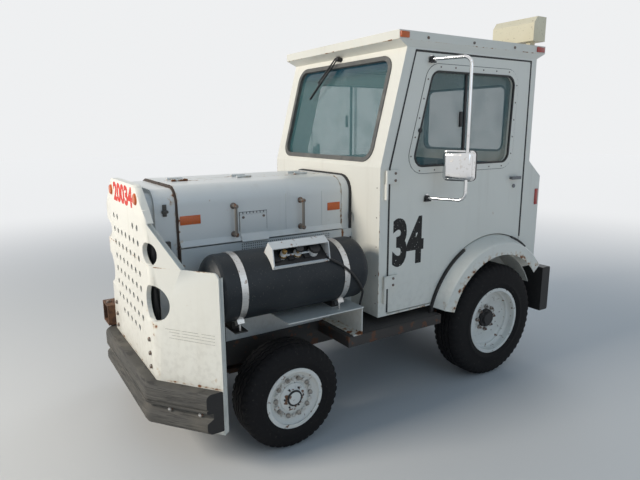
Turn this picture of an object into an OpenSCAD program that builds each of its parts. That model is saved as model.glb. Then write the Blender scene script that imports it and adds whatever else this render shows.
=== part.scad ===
// Airport baggage tug with a closed cab, folded nose plate and side gas tank.
// Millimetres. It faces -Y, its left side is +X, and it stands on z = 0.
// The origin is on the ground under the middle of the whole vehicle.

/* [Overall] */
// Distance between the axles
wheelbase = 1575; // [1550:5:1620]
// Front axle to the front face of the bumper
front_overhang = 702; // [695:1:720]
// Rear axle to the end of the hitch
rear_overhang = 665; // [655:5:700]
// Top of the frame's deck
deck_z = 530; // [525:1:540]

/* [Frame] */
// Half width over the two main rails
rail_half_w = 345; // [335:1:350]
// Depth of a main rail
rail_depth = 140; // [120:5:145]
// Plate thickness of rails and deck
frame_plate = 12; // [8:1:14]
// Half width of the running boards
board_half_w = 660; // [650:5:670]
// Front edge of the running boards, behind the front axle
board_front = 365; // [355:5:375]
// Rear edge of the running boards, behind the front axle
board_rear = 1075; // [1050:5:1080]
// Depth of the lip round the running boards
board_lip = 60; // [40:5:70]

/* [Nose] */
// Half width of the flat centre panel, out to the fold
nose_half_w = 427; // [415:1:435]
// Top of the nose plate
nose_top_z = 1402; // [1398:1:1420]
// Half width of the straight top edge
nose_top_half_w = 250; // [235:5:265]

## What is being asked
Return the whole listing exactly, with every line included.

## Exercise result
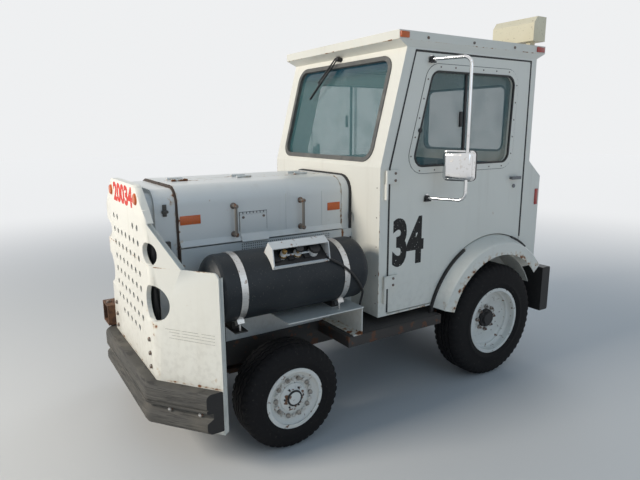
Turn this picture of an object into an OpenSCAD program that builds each of its parts. That model is saved as model.glb. Then write the Blender scene script that imports it and adds whatever else this render shows.
=== part.scad ===
// Airport baggage tug with a closed cab, folded nose plate and side gas tank.
// Millimetres. It faces -Y, its left side is +X, and it stands on z = 0.
// The origin is on the ground under the middle of the whole vehicle.

/* [Overall] */
// Distance between the axles
wheelbase = 1575; // [1550:5:1620]
// Front axle to the front face of the bumper
front_overhang = 702; // [695:1:720]
// Rear axle to the end of the hitch
rear_overhang = 665; // [655:5:700]
// Top of the frame's deck
deck_z = 530; // [525:1:540]

/* [Frame] */
// Half width over the two main rails
rail_half_w = 345; // [335:1:350]
// Depth of a main rail
rail_depth = 140; // [120:5:145]
// Plate thickness of rails and deck
frame_plate = 12; // [8:1:14]
// Half width of the running boards
board_half_w = 660; // [650:5:670]
// Front edge of the running boards, behind the front axle
board_front = 365; // [355:5:375]
// Rear edge of the running boards, behind the front axle
board_rear = 1075; // [1050:5:1080]
// Depth of the lip round the running boards
board_lip = 60; // [40:5:70]

/* [Nose] */
// Half width of the flat centre panel, out to the fold
nose_half_w = 427; // [415:1:435]
// Top of the nose plate
nose_top_z = 1402; // [1398:1:1420]
// Half width of the straight top edge
nose_top_half_w = 250; // [235:5:265]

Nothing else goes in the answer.